(Records that describe objects)

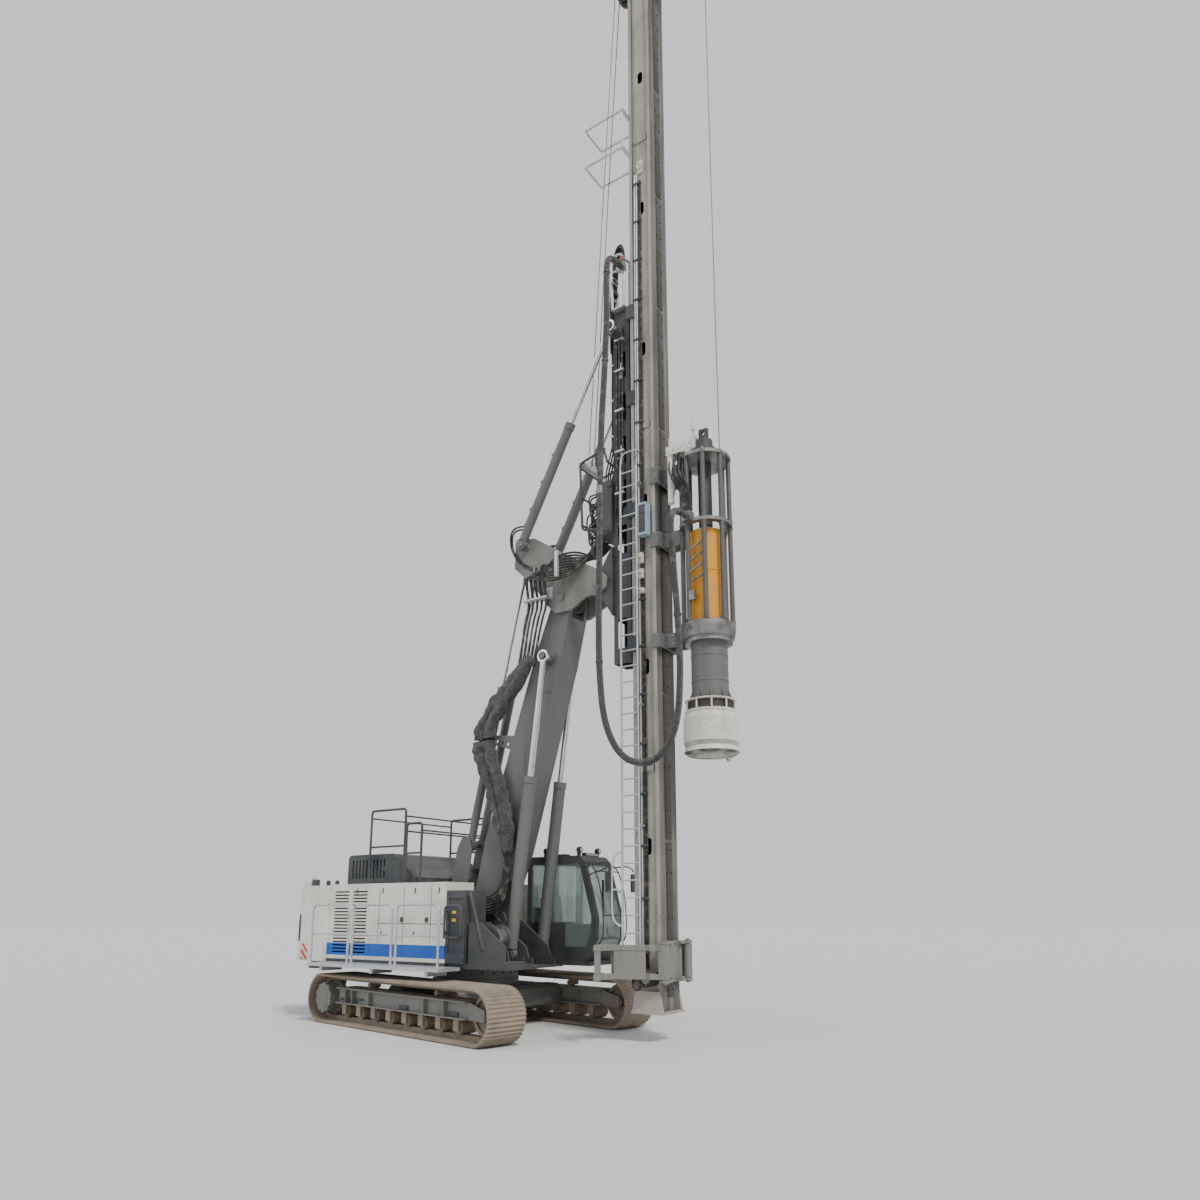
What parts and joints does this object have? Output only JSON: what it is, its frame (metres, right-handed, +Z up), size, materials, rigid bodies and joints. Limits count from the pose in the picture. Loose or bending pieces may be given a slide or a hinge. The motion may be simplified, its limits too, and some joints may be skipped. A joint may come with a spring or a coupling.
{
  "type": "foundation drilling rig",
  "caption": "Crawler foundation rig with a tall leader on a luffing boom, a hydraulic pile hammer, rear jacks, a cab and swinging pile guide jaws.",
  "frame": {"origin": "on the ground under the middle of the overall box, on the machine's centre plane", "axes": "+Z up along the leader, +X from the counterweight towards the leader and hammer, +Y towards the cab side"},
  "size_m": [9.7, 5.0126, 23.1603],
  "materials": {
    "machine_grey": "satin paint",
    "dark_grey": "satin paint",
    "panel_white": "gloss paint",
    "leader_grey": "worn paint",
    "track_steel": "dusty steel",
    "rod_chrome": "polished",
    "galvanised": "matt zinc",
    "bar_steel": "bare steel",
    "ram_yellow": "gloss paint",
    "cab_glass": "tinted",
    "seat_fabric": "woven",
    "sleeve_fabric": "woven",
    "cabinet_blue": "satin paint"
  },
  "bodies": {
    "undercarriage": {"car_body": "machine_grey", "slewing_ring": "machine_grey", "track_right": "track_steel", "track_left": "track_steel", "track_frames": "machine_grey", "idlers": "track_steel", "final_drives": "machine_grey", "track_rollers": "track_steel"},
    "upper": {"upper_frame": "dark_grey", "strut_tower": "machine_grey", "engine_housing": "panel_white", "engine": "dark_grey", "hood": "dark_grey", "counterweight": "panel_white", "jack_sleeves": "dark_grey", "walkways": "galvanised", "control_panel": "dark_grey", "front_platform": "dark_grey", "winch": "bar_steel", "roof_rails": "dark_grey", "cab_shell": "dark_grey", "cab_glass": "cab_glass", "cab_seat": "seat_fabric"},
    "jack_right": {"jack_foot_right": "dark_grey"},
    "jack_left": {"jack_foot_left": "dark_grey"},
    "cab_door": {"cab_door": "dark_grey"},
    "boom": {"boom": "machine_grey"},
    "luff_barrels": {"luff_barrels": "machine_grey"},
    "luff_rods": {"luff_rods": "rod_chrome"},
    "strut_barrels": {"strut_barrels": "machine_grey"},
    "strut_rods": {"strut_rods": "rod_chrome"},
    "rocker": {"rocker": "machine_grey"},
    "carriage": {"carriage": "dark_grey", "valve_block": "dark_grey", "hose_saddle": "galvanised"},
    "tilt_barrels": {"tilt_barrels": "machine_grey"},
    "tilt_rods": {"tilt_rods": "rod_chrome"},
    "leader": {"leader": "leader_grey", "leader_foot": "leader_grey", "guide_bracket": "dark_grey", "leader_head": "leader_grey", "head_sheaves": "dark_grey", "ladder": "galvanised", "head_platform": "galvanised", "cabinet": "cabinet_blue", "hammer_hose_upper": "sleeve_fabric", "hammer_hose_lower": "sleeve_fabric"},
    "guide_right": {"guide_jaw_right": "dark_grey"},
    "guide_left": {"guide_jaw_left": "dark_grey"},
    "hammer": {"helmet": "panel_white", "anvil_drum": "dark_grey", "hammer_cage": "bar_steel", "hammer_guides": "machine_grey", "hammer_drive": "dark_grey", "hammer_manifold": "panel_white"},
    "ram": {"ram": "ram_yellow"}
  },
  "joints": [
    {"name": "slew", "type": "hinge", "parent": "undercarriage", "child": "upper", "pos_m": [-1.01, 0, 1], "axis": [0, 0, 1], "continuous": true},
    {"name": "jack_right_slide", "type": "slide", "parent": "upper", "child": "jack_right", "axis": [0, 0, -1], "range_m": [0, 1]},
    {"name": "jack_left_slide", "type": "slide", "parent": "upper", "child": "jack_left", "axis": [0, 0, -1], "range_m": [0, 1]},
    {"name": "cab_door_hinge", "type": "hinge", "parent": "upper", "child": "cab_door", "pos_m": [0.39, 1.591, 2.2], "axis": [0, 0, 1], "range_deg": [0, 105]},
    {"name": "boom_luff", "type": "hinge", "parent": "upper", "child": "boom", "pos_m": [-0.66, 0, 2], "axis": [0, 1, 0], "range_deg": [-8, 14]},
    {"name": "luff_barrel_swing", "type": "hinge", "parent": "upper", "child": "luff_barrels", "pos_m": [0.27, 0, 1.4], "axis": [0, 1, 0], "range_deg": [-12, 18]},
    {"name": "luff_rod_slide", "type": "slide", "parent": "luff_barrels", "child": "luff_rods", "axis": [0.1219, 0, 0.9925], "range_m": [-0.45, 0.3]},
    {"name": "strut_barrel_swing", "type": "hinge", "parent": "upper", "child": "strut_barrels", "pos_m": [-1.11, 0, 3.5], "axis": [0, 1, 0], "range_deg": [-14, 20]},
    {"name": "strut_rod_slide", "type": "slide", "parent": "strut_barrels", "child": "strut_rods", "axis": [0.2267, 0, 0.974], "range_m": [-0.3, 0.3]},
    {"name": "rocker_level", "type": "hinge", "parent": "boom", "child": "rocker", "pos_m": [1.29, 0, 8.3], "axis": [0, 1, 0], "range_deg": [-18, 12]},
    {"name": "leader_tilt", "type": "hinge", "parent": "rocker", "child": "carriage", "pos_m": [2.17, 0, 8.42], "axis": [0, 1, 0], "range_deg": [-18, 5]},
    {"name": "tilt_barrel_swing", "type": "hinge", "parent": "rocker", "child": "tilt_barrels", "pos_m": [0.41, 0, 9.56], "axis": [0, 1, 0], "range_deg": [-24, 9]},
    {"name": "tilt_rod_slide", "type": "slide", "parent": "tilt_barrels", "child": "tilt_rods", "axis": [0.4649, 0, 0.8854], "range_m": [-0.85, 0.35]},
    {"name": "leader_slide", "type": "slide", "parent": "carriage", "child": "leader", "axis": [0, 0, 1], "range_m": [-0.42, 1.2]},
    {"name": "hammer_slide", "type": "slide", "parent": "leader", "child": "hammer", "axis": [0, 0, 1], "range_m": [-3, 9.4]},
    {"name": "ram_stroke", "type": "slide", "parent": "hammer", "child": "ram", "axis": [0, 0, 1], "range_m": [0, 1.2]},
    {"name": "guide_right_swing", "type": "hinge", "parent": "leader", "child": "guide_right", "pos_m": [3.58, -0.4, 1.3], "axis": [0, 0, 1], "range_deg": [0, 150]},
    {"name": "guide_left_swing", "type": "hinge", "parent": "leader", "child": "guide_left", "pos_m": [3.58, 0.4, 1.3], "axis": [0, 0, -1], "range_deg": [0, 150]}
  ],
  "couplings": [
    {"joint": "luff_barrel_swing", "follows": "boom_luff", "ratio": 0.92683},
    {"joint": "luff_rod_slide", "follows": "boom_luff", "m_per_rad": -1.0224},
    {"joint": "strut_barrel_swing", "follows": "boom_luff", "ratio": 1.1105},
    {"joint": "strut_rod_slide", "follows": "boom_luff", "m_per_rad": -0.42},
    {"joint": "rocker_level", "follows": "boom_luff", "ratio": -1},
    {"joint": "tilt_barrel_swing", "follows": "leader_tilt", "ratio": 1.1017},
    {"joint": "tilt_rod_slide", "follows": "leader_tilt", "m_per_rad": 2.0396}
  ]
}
* * *
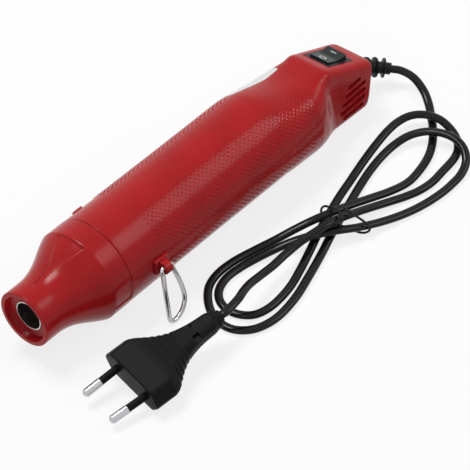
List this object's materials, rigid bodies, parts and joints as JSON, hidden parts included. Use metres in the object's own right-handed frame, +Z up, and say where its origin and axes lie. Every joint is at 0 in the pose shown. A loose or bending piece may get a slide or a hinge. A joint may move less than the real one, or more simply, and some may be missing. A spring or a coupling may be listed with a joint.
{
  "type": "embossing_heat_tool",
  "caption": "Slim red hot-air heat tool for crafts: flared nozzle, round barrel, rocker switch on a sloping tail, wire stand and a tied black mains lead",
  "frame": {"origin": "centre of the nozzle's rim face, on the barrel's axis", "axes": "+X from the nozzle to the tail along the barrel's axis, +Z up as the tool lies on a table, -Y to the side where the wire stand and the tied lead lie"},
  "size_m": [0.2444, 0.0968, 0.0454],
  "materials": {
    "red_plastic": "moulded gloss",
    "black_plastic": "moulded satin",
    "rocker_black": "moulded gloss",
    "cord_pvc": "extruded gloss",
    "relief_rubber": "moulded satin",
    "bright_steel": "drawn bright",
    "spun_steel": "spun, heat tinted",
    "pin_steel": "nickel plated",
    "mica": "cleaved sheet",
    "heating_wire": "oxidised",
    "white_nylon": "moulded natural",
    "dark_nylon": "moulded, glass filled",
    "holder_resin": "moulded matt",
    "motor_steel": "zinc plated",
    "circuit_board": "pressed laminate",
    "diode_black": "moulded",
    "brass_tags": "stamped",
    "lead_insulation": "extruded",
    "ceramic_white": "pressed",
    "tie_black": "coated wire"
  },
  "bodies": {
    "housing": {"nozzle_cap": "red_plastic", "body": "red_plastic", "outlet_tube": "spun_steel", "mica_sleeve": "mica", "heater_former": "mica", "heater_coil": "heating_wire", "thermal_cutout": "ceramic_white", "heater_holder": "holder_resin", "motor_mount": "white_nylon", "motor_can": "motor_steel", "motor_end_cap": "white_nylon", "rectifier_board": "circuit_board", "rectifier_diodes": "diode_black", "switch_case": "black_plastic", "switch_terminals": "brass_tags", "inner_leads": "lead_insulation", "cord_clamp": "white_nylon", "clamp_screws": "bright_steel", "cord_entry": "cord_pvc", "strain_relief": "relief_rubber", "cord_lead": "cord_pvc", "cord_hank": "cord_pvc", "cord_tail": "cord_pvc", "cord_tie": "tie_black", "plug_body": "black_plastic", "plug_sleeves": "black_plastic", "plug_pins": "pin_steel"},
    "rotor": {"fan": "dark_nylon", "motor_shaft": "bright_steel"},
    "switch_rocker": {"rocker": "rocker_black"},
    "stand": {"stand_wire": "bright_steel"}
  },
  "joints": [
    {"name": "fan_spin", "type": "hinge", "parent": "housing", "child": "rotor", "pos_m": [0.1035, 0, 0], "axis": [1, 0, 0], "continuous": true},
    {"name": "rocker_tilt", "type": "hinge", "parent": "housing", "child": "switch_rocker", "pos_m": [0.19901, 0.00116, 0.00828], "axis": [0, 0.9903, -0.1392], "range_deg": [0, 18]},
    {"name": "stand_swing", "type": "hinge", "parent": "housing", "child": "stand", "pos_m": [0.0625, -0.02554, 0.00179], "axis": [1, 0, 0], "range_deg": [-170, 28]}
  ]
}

■ **Exercise directions**:
State the number of lines in this listing that contain the string "from", and add nothing else.

■ **Full solution**:
3